Is it a real word? I don’t think so and if it is it shouldn’t be.
I first came across it as I mentioned earlier (the Rules) in the doctor’s surgery when I was hoping to find a solution to Snooks’ piercing squeal (as yet, nada).
I think it means ‘exposing your child to other people so he learns how to rub along with his fellows ’ or it could mean ‘making your child do what you say so you are not tut-tutted at in the supermarket’.
Whatever it is, a lot of strangers seem anxious that I should do it. It is often the riposte delivered when I say that I have given up work to stay at home with Snooks.
‘Oh he needs to be around other people,’ they say. ‘He needs to interact with other children,’ I am told, firmly.
I didn’t say I planned to bolt the doors each morning after the Engineer departs for work, draw the blinds and hold him to me murmuring ‘Mummy loves you the most’ until tea-time.
Snooks, as it happens, is a wildly sociable baby. From the moment he could focus, more or less, he demonstrated a clear preference for young blonde women whom he would beam at as we trundled our way around the streets and shops of south London.
He was the first of his little gang to smile and has always been ready to play whenever anyone else was up for it. It is true, he prefers adult company to his peers but then this too only shows a rather sound grasp of his ‘society’ as he knows that food, tickling, whizzing around like an aeroplane and snoozing on a warm broad chest all involve adult participation.
His first social occasion was a dinner party, where he was passed from knee to knee and sung ‘The Day I Went to Sea’, earning him a new hat and the nickname Captain S. McGinty.

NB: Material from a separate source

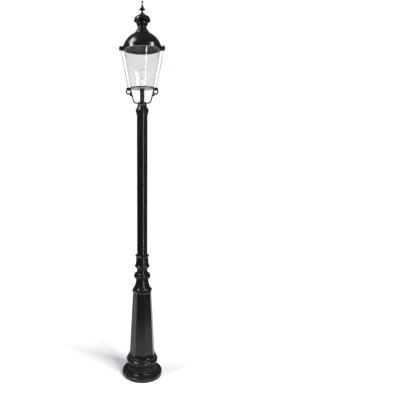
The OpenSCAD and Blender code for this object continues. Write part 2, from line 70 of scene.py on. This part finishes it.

He attended both his father’s and mother’s birthday dinners turning a resolutely sour French waitress all gooey with his twinkling smile at one and being invited to some kind of Masonic meeting taking place in an adjoining room at the other.
And at six months, on his first trip to the Med with the Engineer and I, he pulled another waitress, this time a brassy blonde Spaniard, who blew him kisses across the room as she served the endless stream of gruesome English tourists.
But as he is getting older and more mobile, and some of his first friends are disappearing to nursery, he and I need to make sure we have a community to be part of, for his entertainment and my sanity.
To this end I find myself peering at church notice boards to establish whether they run a playgroup, as oddly, it seems to have been left to the good will of elderly female Christian parishioners to provide socialisation for mothers and toddlers who have not chosen the nursery/back-to-work route.
And what a service they provide too. For around £1 a go, I get all the tea I can drink and a rather bossy mother figure, and he gets the run of the church hall.
Snooks loves it, and despite the gap in age (he is usually the youngest there) and height (he is small but perfectly formed) he takes off like a tiny bull in full charge, head down, fearless, into the crowd. I watch anxiously from the sidelines, nursing my tea, as he wrestles the most interesting looking toy out of the hands of a boy twice his size and then wince at the inevitable, but well-disguised shove he gets as a result.
I have asked other mums when they think it right to intervene and restore order – this boy was playing with that toy first and will you please take your foot off my son’s fingers - and had varying responses. Some get in there immediately establishing the ‘who had it first’ code, instilling some sense of external monitoring. Others believe in a more laissez faire approach so their children will learn about hard knocks – how to give and receive them – without their intervention.
I find it almost impossible to stand by and see Snooks puzzling over the injustice when something he thought was his to play with, that no one else seemed to want and he has dragged across the room to show me, is snatched from him moments before he reaches his destination, and then tossed aside by the assailant. He looks at me in confusion.
So is the news that Life Isn’t Fair part of his socialisation? Or do I bring in the big guns at this point and tell him “Life isn’t fair and in fact it may suck sometimes but your reward will be in heaven if you don’t snatch the toys back off the other children.”